In the first part of the book, authors have debunked many myths surrounding India’s growth story. Comparisons with Bangladesh and China were discussed. In the case of Bangladesh, authors say that West Bengal which has a shared history and geography outperforms Bangladesh. They argue that Bangladesh has better health indicators at the time of independence. In the tumultuous decades of the 1970s and 1980s, these indicators took a hit but present conditions hint towards the return to the post-independence condition. They argue along similar lines for comparisons with China and say that China had a head start of many years. Taking the example of one more myth propagated by few that due to reforms, India is now in the Gilded Age that was in the United States in the late nineteenth century. Authors refute such claims by saying that because of reforms many entrepreneurs with a clean image have risen like Narayana Murthy of InfoSys, Azim Premji of Wipro and Uday Kotak of Kotak Mahindra Bank, and have embraced CSR and PSR. They also say that in contrast to Gilded Age of the USA, the condition of laborers is much better in India.

In the second and third part of the book, authors talk about Track 1 and Track 2 reforms. By Track 1 reforms, they mean reforms in regulations and infrastructure which help in ease of doing business. These reforms include labor laws, land acquisition laws, infrastructure, higher education and agriculture. Authors argue that ease in regulation will help in increasing the firm size. Large and medium firms are known to provide better salaries and facilities as it has been proved in the case of China. Authors also want foreign universities to be allowed to open campuses in India. Even though few faculties might move to these universities from premium institutes like IITs and IIMs, in the end, it will benefit Indian students only. It may also help in the return of educated Indians employed in universities abroad.

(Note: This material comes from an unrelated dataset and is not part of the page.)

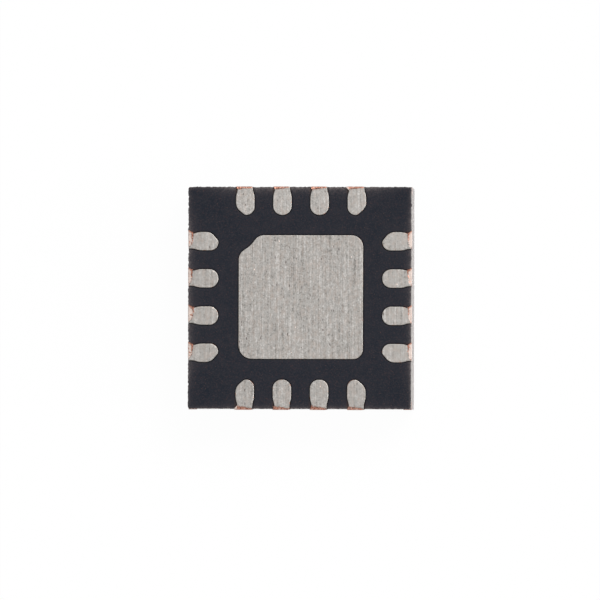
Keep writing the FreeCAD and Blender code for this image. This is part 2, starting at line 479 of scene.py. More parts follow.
# %% Tin material
TIN_DARK = (0.218, 0.208, 0.194)
TIN_MID = (0.378, 0.362, 0.343)
TIN_LIGHT = (0.520, 0.502, 0.482)
TIN_WARM = (0.400, 0.335, 0.295)
PIT = (0.160, 0.140, 0.132)
FLECK = (0.86, 0.72, 0.64)
TORN_EDGE_SHADE = (0.170, 0.158, 0.150)
TIN_THIN = (0.440, 0.235, 0.170)
MIDDLE_TONE = 0.56


def tin_material():
    """Grey metal with hair-fine streaks along Y, grain, slit-like pits and a few bright flecks."""
    material, tree, shader = new_material("matte_tin")
    streak = noise(tree, (62000, 1500, 5000), 1.0)
    broad = noise(tree, (30000, 900, 5000), 1.0, (3, 7, 0))
    grain = noise(tree, (64000, 56000, 30000), 1.0, (11, 5, 2))
    tint = noise(tree, (30000, 12000, 9000), 3.0, (8, 1, 4), 0.7)
    mottle = noise(tree, (24000, 15000, 15000), 1.0, (7, 2, 9))
    tone = weighted(tree, (streak, 0.33), (broad, 0.19), (grain, 0.37), (mottle, 0.23))
    spread = math_node(tree, "SUBTRACT", tone, MIDDLE_TONE)
    tone = math_node(tree, "ADD", times(tree, spread, attribute(tree, "contrast")), MIDDLE_TONE)
    pits = spots(tree, (42000, 15000, 30000), 0.37, 0.036)
    thin = between(tree, noise(tree, 26000, 1.0, (6, 3, 8)), 0.62, 0.68)
    colour = layered(
        tree, TIN_DARK,
        (between(tree, tone, 0.39, MIDDLE_TONE), TIN_MID),
        (between(tree, tone, MIDDLE_TONE, 0.71), TIN_LIGHT),
        (between(tree, tint, 0.42, 0.70, 0.0, 0.50), TIN_WARM),
        (pits, PIT),
        (spots(tree, (36000, 26000, 26000), 0.30, 0.008, (5, 9, 3)), FLECK),
        # painted shade along the torn rim near the saw cut
        (attribute(tree, "torn"), TORN_EDGE_SHADE, 0.55),
        (attribute(tree, "rim"), TIN_THIN, thin))
    scaled = {0: colour, "Scale": attribute(tree, "bright")}
    height = math_node(tree, "SUBTRACT", tone, times(tree, pits, 0.4))
    fill(tree, shader, {
        "Base Color": add(tree, "VectorMath", scaled, operation="SCALE")[0],
        "Metallic": 1.0,
        "Roughness": between(tree, grain, 0.3, 0.7, 0.40, 0.54),
        "Normal": bump(tree, height, 0.5, 3 * UM),
    })
    return material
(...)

Track 2 reforms are in the area of employment, adult education, food security, health care and elementary education. Here also authors argue for a more active role by the private sector as the decades of experience has proved governments to be ineffective in providing these necessities with the presence of massive corruption. In many areas authors, argue against targeted redistribution of in-kind benefits because as long as these benefits are available at the market price the beneficiary always has an option to sell these for a price. They argue more in favor of cash transfer.

This book was structured in a way that it first argues against the myths and then it builds the case for more reforms. Free from too many economic jargons and with technical terms explained wherever possible, this book does not need any prerequisite. To know the views contrary to the authors of this book, a book by Amartya Sen is recommended.